The design team employed a number of energy efficient strategies to make the interior environment comfortable and efficient. In addition to in-wall insulation, a continuous layer of rigid insulation was applied to the exterior walls of the house (and sealing house wrap and tape) to lower the heat gain. High performance and low solar heat gain glass at the main exposures of the house also reduce the potential heat. A “cool roof” metal roof was used to reflect much of the direct sun and heat before it can heat up the house. The windows are all thermally broken aluminum (Fleetwood and Milgard), which are much more energy efficient than older aluminum windows. In addition to these defensive strategies, to save even more energy the Klopf Architecture team specified high efficiency heating and cooling units and almost all LED lighting.

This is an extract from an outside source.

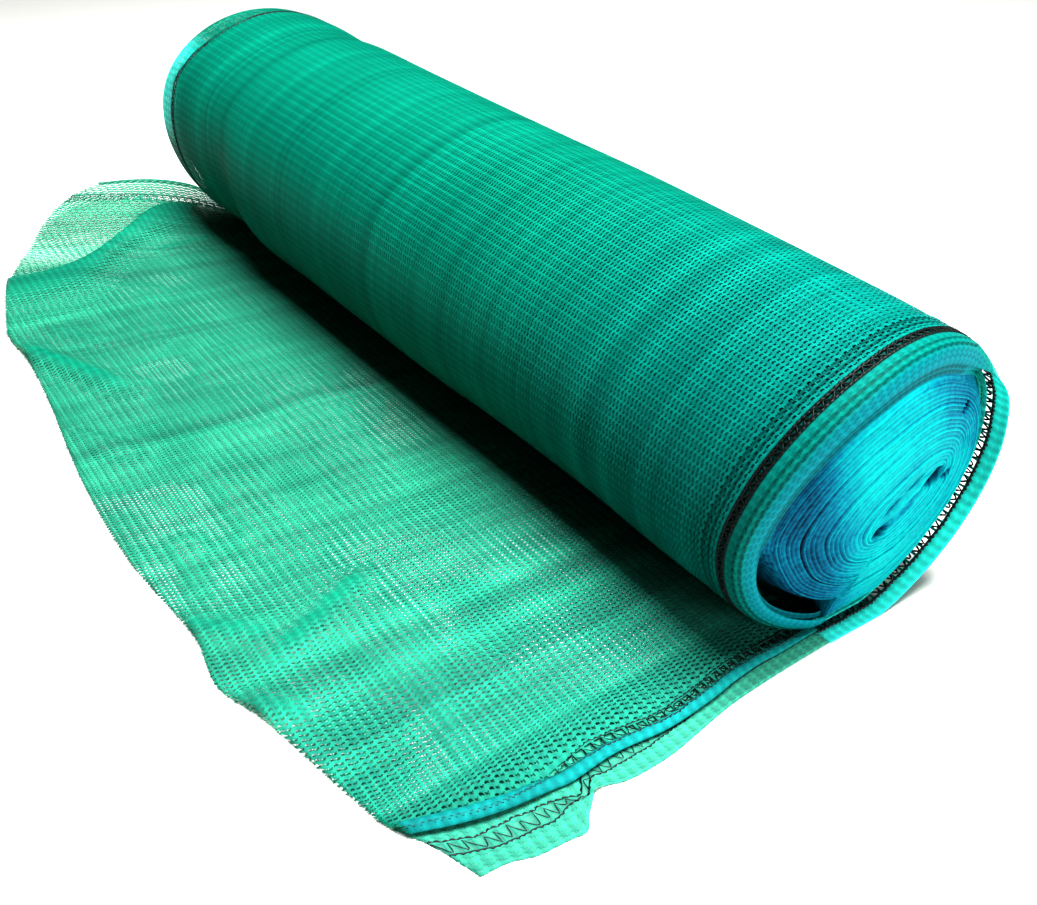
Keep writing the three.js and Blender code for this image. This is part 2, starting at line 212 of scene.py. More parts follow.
def roll_point(x, angle, depth):
    """Places at a depth below the roll's outer surface, pressed flat underneath."""
    turned = np.radians(angle)
    turn = (angle - STEP_ANGLE) / 360
    back = np.maximum(0, np.cos(np.radians(angle - 61))) ** 2
    front = np.maximum(0, np.cos(np.radians(angle - 223))) ** 2
    radius = (mean_radius(x) + TURN_STEP * (0.5 - turn) - depth
              + back * curve(UNEVEN[:, 0], UNEVEN[:, 1], x)
              + front * curve(UNEVEN[:, 0], UNEVEN[:, 2], x))
    centre = mean_radius(x) + TURN_STEP / 2 - SAG
    under = np.where(angle < 90, 0, TURN_STEP) + np.maximum(depth, 0)
    at_step = (np.abs(angle - STEP_ANGLE) < 1e-6) | (np.abs(angle - STEP_ANGLE - 360) < 1e-6)
    y = np.where(at_step, STEP_Y, radius * np.cos(turned))
    z = np.where(at_step, under, np.maximum(centre + radius * np.sin(turned), under))
    return np.stack([x + 0 * y, y, z], axis=-1)


def angles_round(count):
    """Angles of one whole turn, from the step to the step."""
    return STEP_ANGLE + 360 * np.arange(count + 1) / count


def end_shares(angle):
    """How far the near end's strip stands clear, leaves a crescent gap or is tucked in."""
    standing = 1 - smooth(angle, 18, 62)
    crescent = 1 - smooth(np.abs(angle - 240), 26, 58)
    return standing, crescent, 1 - standing - crescent


def turn_band(angle):
    """x of the middle of the outermost turn's eyelet band."""
    standing, crescent, tucked = end_shares(angle)
    return curve(NEAR_BAND[:, 0], NEAR_BAND[:, 1], angle) - 7.6 * tucked - 6 * crescent


def near_profile(angle, standing, crescent, tucked, count):
    """A near end's section at each angle, as x and depth with count columns."""
    shares = end_shares(angle)
    steps = np.linspace(0, len(tucked) - 1, count)
    keys = np.arange(len(tucked))
    section = []
    for column in (0, 1):
        parts = []
        for rows in (standing, crescent, tucked):
            parts.append(curve(keys, np.array(rows)[:, column], steps))
        section.append(sum(share[:, None] * part for share, part in zip(shares, parts)))
    band = curve(NEAR_BAND[:, 0], NEAR_BAND[:, 1], angle)
    return band[:, None] + section[0], section[1]


print("Radius at both ends in millimetres:", NEAR_RADIUS, round(float(mean_radius(-450)), 1))

# %% [markdown]
# ## Making a mesh of cloth
#
# A net is far too soft to be cut from a block. Each piece is a curved sheet, worked out point
# by point on a grid and given two faces and a thin edge, so that it is closed. Every point also
# carries its place in the flat net: how far across it lies, how far along, and how far from an
# eyelet band. The knit is drawn from that place, so it follows each fold.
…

While natural wood siding looks great, it wouldn’t last long under the harsh sun conditions in Orangevale. In response, the Klopf team specified high recycled content composite siding (Tru-Grain) that maintains its look without maintenance much longer than wood possibly could, along with some smooth white stucco to visually separate the main living area. On the interior, the main living space has an exposed concrete floor with composite counters, and white oak cabinets. The bedroom wing uses reclaimed white oak flooring from Blackwood Farm. The owners wanted a different feel between the main living area and the bedroom wing (the bedroom wing is more for rest while the living area is a lot more active), so Klopf varied the materials to some extent. That said, in order to preserve the feeling of flow, Klopf kept many material connections between the two areas.
People often ask about challenges during demolition and construction. The house project started as an option between tearing down and replacing the existing home and renovating it. The owners originally decided on a renovation, but during construction Sean van Gelder, the builder, discovered that the slab and foundation were too damaged to keep. At that point everyone shifted gears and turned the project into a new house design. The climate (heat) that was certainly a challenge as well. The Klopf Architecture team had to be extra cognizant of the sun angles and also had to carefully design the house for minimal heat gain in the envelope given the high level of openness desired.

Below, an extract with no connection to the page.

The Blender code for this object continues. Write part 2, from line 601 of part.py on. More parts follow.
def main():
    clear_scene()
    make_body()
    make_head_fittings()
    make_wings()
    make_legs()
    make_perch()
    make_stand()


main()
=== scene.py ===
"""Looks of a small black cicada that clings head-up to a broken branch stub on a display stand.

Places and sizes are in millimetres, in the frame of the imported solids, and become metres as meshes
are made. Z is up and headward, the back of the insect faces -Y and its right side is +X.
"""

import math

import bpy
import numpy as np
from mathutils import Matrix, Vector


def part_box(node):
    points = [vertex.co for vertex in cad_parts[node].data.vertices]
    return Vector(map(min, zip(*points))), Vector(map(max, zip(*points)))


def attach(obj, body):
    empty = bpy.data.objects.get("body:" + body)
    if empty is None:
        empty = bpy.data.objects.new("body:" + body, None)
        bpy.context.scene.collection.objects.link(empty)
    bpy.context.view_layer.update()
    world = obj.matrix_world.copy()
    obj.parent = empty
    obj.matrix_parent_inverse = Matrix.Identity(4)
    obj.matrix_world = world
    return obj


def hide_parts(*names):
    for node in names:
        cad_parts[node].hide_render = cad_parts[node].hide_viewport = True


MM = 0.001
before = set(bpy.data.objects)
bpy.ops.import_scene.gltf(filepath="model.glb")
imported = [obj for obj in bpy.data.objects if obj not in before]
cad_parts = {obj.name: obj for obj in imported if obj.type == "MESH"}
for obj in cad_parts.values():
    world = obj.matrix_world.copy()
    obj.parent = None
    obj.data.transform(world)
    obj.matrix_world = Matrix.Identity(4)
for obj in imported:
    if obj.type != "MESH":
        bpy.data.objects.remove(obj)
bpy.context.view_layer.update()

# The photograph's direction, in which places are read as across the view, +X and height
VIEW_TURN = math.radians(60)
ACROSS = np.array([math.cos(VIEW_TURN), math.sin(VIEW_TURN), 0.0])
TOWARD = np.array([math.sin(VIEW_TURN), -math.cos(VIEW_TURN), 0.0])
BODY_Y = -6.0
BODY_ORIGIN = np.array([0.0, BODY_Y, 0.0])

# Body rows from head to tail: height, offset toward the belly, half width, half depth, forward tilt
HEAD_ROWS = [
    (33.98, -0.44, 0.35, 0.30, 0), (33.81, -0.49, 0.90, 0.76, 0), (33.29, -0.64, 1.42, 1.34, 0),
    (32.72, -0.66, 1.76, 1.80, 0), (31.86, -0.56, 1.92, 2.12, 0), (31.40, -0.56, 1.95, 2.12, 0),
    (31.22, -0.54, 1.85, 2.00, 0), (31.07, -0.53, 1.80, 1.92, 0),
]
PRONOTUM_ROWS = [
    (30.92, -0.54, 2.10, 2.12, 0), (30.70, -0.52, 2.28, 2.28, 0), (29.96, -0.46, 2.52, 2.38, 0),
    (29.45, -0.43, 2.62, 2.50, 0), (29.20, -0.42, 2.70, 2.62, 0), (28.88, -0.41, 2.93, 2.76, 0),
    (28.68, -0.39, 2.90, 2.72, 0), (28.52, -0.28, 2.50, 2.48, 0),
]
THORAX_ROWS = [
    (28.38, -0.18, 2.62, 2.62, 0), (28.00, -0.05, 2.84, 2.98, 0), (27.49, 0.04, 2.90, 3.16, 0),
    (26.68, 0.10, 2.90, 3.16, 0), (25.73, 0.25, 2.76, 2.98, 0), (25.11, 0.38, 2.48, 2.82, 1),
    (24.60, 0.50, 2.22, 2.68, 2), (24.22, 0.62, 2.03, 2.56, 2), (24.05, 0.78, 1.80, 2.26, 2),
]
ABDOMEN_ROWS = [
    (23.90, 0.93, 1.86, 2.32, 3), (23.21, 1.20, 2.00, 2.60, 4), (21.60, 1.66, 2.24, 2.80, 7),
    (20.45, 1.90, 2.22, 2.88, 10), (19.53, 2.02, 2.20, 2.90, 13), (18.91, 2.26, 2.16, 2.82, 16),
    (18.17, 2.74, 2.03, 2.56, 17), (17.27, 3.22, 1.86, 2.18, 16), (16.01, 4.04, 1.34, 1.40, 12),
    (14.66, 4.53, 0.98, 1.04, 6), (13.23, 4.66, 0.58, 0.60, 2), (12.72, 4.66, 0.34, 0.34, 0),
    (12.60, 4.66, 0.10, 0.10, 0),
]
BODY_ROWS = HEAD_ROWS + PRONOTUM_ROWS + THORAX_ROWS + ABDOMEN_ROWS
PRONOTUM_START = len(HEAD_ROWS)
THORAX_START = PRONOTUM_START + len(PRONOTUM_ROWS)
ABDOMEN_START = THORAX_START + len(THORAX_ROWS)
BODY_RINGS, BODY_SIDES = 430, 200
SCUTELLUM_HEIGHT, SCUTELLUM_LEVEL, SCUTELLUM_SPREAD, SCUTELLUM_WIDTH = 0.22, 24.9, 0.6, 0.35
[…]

The owners are a husband and wife with grown kids. They were looking to create a space for their family to relax outside of their jobs and ultimately retire. They are both very creative in their respective fields (he is a TV producer, and she is a chef with her own restaurant). They brought their collaborative creativity to the design process for the house.
The Sacramento new residence is a 3-bedroom, 2.5 bath, and 2,633 square foot that is intended to be the home this couple will live in for a long time.